Although there are no pads and no hitting during minicamp, that doesn't mean the reports coming out are without merit. This is the first opportunity to hit the field together as a team and start their introductions. You also only get one chance to make a first impression. Hopefully this first impression will confirm what we the fans have heard all along.

For example, we heard that Jarvis Jones was a highly productive college player with questionable athleticism. Minicamp came and went with little fanfare or glowing reports, definitely nothing to help ease those concerns. Same could be said about Bud Dupree and Artie Burns. Highly athletic but raw prospects. Minicamp only confirmed those reports.

On the flip side, it was widely reported that David Decastro was a draft day steal for the Steelers, a talented guard with excellent movement skills. TJ Watt was considered to have many of the same attributes as his superstar brother JJ Watt. Minicamp for those players was our first glimpse that those statements were accurate.

This rookie minicamp the most important thing I want to hear is no serious injuries. Next, it would be great to hear that a few early round draft picks flashed the abilities that made them early round selections in the first place.

Exceptional players behave exceptionally. The Steelers devoted an extreme amount of time and resources in scouting Devin Bush, and they obviously came away feeling he has special abilities and potential. His leadership skills and athleticism should be evident anytime he takes the field, even at a rookie minicamp. Anybody who has ever been in the presence of greatness can tell you the first time they recognized it. The initial reports about Bush at minicamp speak glowingly about his leadership presence and impact.

Diontae Johnson was a limited participant at the first day of minicamp, but hopefully he will have plenty of opportunities to shine over the next couple of days. I believe we would all feel a little better if the reports coming out are referencing his impeccable balance and acceleration into and out of his breaks and natural receiving skills. Though the expectations are probably unfair to put on any rookie receiver, if Johnson is half as good as the Steelers have made him out to be, he may prove capable of taking some of the burden off JuJu's shoulders.

Barring injury to a starter, Justin Layne will not be pressed into starting duty like Terrell Edmunds was last season. However, his athleticism, ball skills, and confidence seems to suggest an ability to contribute at some point this season. His ability to track the football is immediately apparent and greatly needed in the Steelers secondary. Who can forget Burnett being in perfect position to knock a pass away against the Raiders, at a key junction of the game no less, but he never located the ball?

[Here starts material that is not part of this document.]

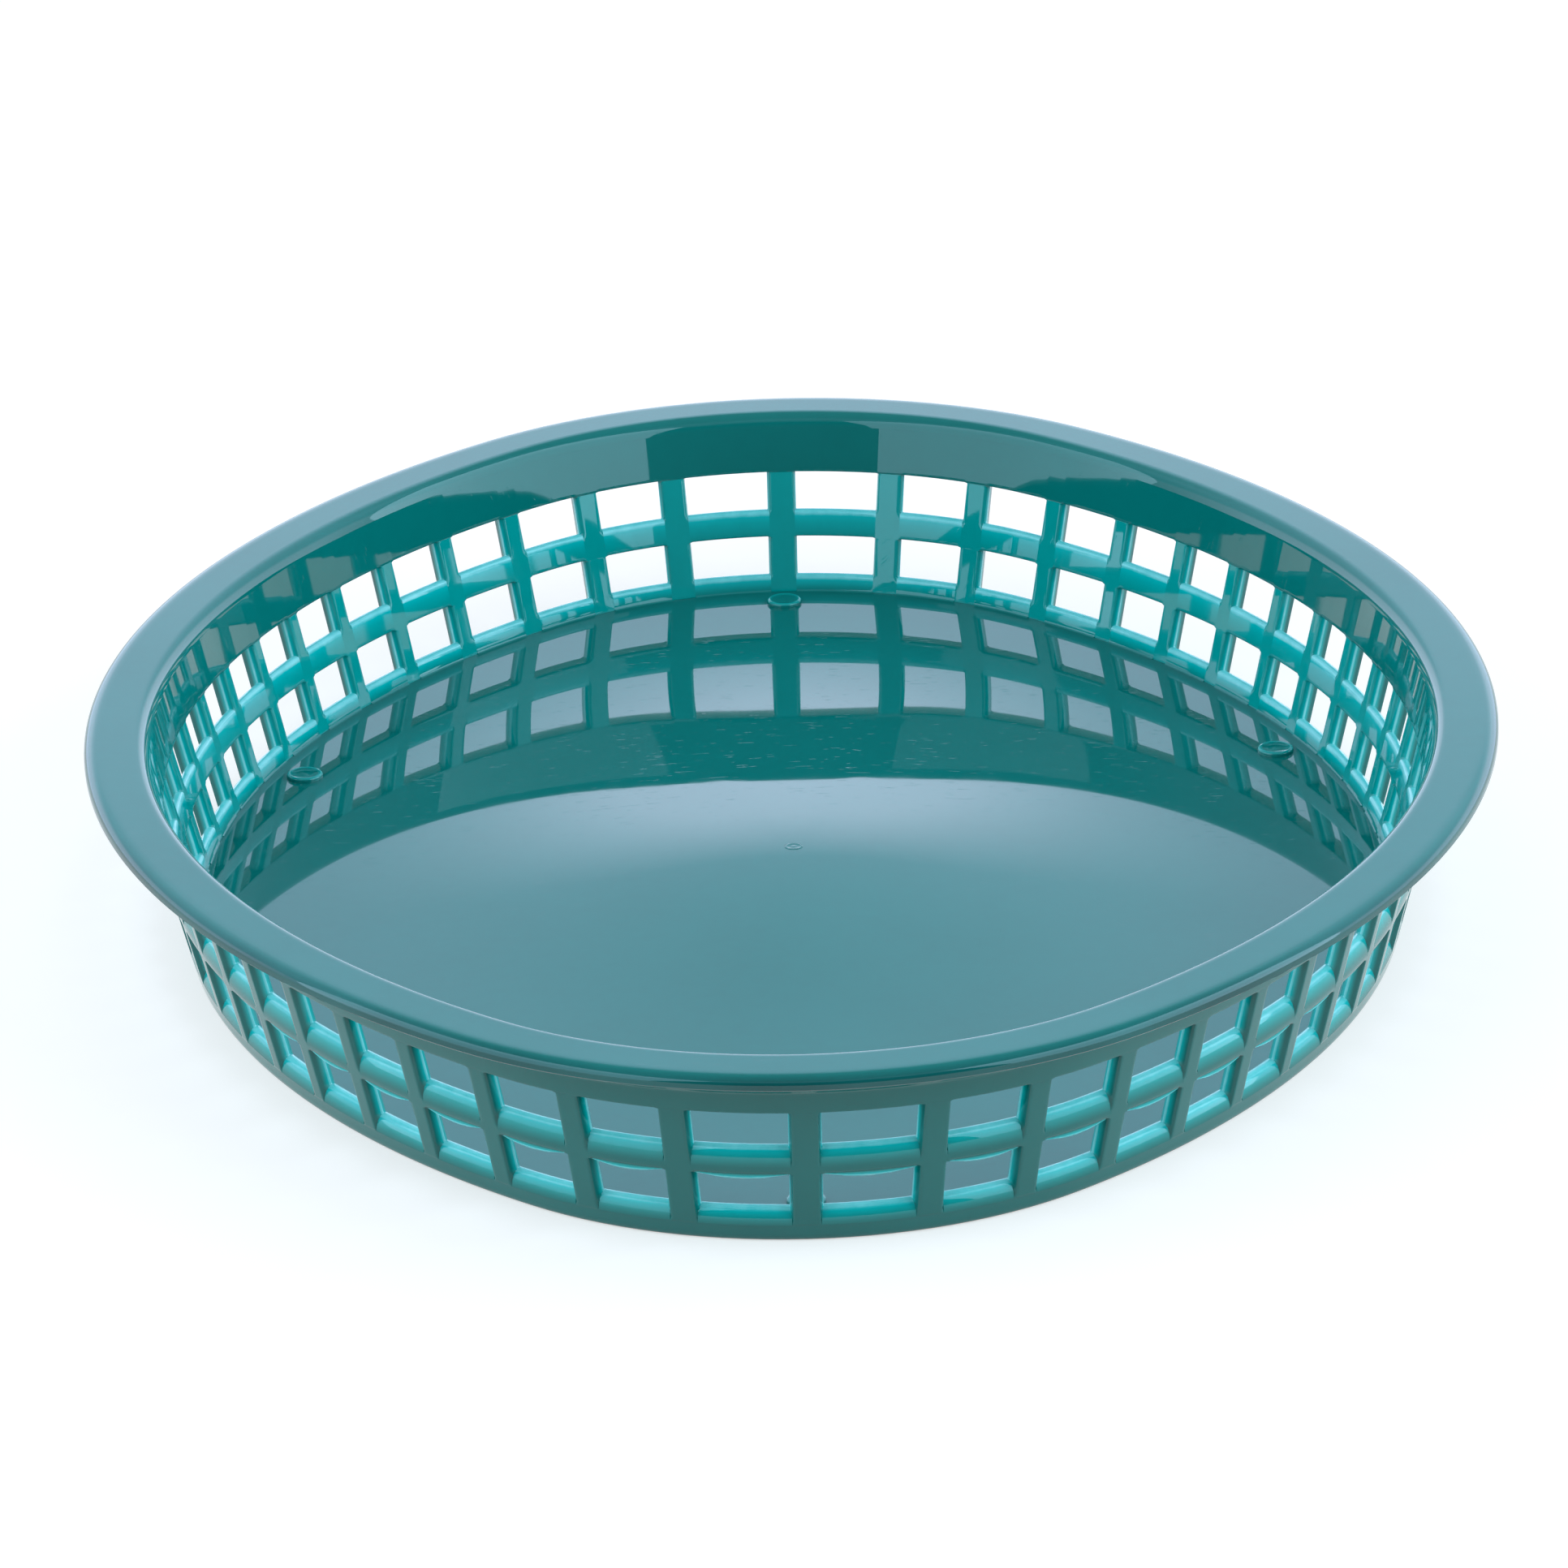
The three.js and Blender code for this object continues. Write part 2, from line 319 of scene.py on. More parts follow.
# %% The tinted plastic
# Stops of the colour ramp: the solid mark gives the plastic's own deep teal, higher marks give
# painted light through the plastic and a painted pale highlight, and 0 gives a painted dark shade.
solid_mark = 0.12
tint_and_light_stops = [
    (0.0, (0.0, 0.040, 0.038)),
    (solid_mark, (0.0, 0.140, 0.118)),
    (0.45, (0.0, 0.290, 0.255)),
    (0.8, (0.0, 0.43, 0.40)),
    (1.0, (0.27, 0.69, 0.66)),
]
cloud_colour, cloud_strength = (0.002, 0.170, 0.146, 1.0), 0.35
cloud_span, mottle_span = (0.35, 0.65), (0.35, 0.62)
gloss_span, scratch_span = (0.3, 0.7), (0.71, 0.76)
darkest_mottle, palest_mottle = 0.97, 1.02
smoothest, roughest = 0.014, 0.032
cloud_fades_at = 0.3
wave_depth, scratch_depth, scratch_turn = 0.00016, 0.0001, 0.6


def start_material(name, **inputs):
    """A material, its tree and its shader, with some inputs of the shader set."""
    material = bpy.data.materials.new(name)
    material.use_nodes = True
    shader = material.node_tree.nodes["Principled BSDF"]
    for label, value in inputs.items():
        shader.inputs[label.replace("_", " ")].default_value = value
    return material, material.node_tree, shader


def make_plastic():
    soft = {"Subsurface_Radius": (0.2, 1.0, 1.0), "Subsurface_Scale": 0.0015}
    material, tree, shader = start_material(
        "tinted_plastic", IOR=1.47, Subsurface_Weight=0.12, **soft
    )
    place = add_node(tree, "ShaderNodeTexCoord").outputs["Object"]

    # The painted light and shade, read from the attribute on the meshes.
    painted_light_and_shade = add_node(tree, "ShaderNodeAttribute", {"attribute_name": "painted_light_and_shade"}).outputs["Fac"]
    mottle = noise(tree, place, 300.0, 3.0, 0.6)
    mottle = remap(tree, mottle, *mottle_span, darkest_mottle, palest_mottle)
    tint_and_light = ramp(tree, calculate(tree, "MULTIPLY", painted_light_and_shade, mottle), tint_and_light_stops)
    clouds = remap(tree, noise(tree, place, 26.0), *cloud_span, 0.0, cloud_strength)
    solid = remap(tree, painted_light_and_shade, solid_mark, cloud_fades_at, 1.0, 0.0)
    share = calculate(tree, "MULTIPLY", clouds, solid)
    tree.links.new(blend_colours(tree, share, tint_and_light, cloud_colour), shader.inputs["Base Color"])

    gloss = remap(tree, noise(tree, place, 120.0, 3.0), *gloss_span, smoothest, roughest)
    tree.links.new(gloss, shader.inputs["Roughness"])

    turn = (0.0, 0.0, scratch_turn)
    stretch = add_node(
        tree, "ShaderNodeMapping", Vector=place, Rotation=turn, Scale=(1.0, 14.0, 1.0)
    )
    scratch = noise(tree, stretch.outputs[0], 260.0, 2.0, 0.4)
    scratch = remap(tree, scratch, *scratch_span, 0.0, 1.0)
    wave = noise(tree, place, 11.0, 0.0)
    dips = add_node(tree, "ShaderNodeBump", Height=wave, Strength=1.0, Distance=wave_depth)
    marks = add_node(
        tree,
        "ShaderNodeBump",
        Height=scratch,
        Strength=0.05,
        Distance=scratch_depth,
        Normal=dips.outputs[0],
    )
    tree.links.new(marks.outputs[0], shader.inputs["Normal"])
    return material


plastic = make_plastic()
print("nodes in the plastic:", len(plastic.node_tree.nodes))


# %% [markdown]
# ## From flat drawings to pieces
#
# A ring of the basket is a closed outline carried along a row of columns. The outline may change
# from column to column, which is how a hoop makes room for the ribs. One function then runs a
# tree on the flat drawing and keeps the result as a plain mesh.

# %% Helpers for the wall's slope and for rounded corners
def wall_inside(height):
    return wall_start + (height - floor_top) * math.tan(wall_lean)


def wall_outside(height):
    return wall_inside(height) + wall_thickness


def arc(centre, width, height, start, end, steps):
    """Points of an ellipse round centre, from one angle to another in degrees, ends included."""
    points = []
    for step in range(steps + 1):
        turn = math.radians(start + (end - start) * step / steps)
        points.append((centre[0] + width * math.cos(turn), centre[1] + height * math.sin(turn)))
    return points


def height_over(profile, offset):
    """The height of an open outline, whose offsets rise from point to point, at an offset."""
    for (left, low), (right, high) in zip(profile, profile[1:]):
        if offset <= right:
            share = min(max((offset - left) / max(right - left, 1e-9), 0.0), 1.0)
            return low + (high - low) * share
    return profile[-1][1]


print("the wall leans out by mm:", round(wall_inside(band_top) - wall_start, 1))


# %% Closed rings from columns of outlines
def link_mesh(name, bm):
    mesh = bpy.data.meshes.new(name)
    bm.to_mesh(mesh)
    bm.free()
    return link_object(name, mesh)


def join_rows(bm, low, high, closed=True):
    """Faces between two rows of vertices; where the second is a single one, they form a tip."""
    size = len(low)
    for corner in range(size if closed else size - 1):
        after = (corner + 1) % size
        top = high if len(high) == 1 else (high[after], high[corner])
        bm.faces.new((low[corner], low[after], *top))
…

Finally, it appears Benny Snell Jr has arrived at minicamp with a warrior's mentality and a huge chip on his shoulder. He doesn't feel he was drafted as insurance in case James Conner gets injured again. He came to compete and he plans on seeing the field. I wouldn't bet against him either. Minicamp isn't where a player like Snell will really shine. That will happen once the pads go on and start popping. During minicamp you just want to hear he is showing soft hands and is catching the ball well. Snell's presence should only elevate Conner's game.

So far I have been pleasantly surprised by all the positive reports of each player's exploits, and the way they have handled themselves during interviews. Believe it or not, it really does matter.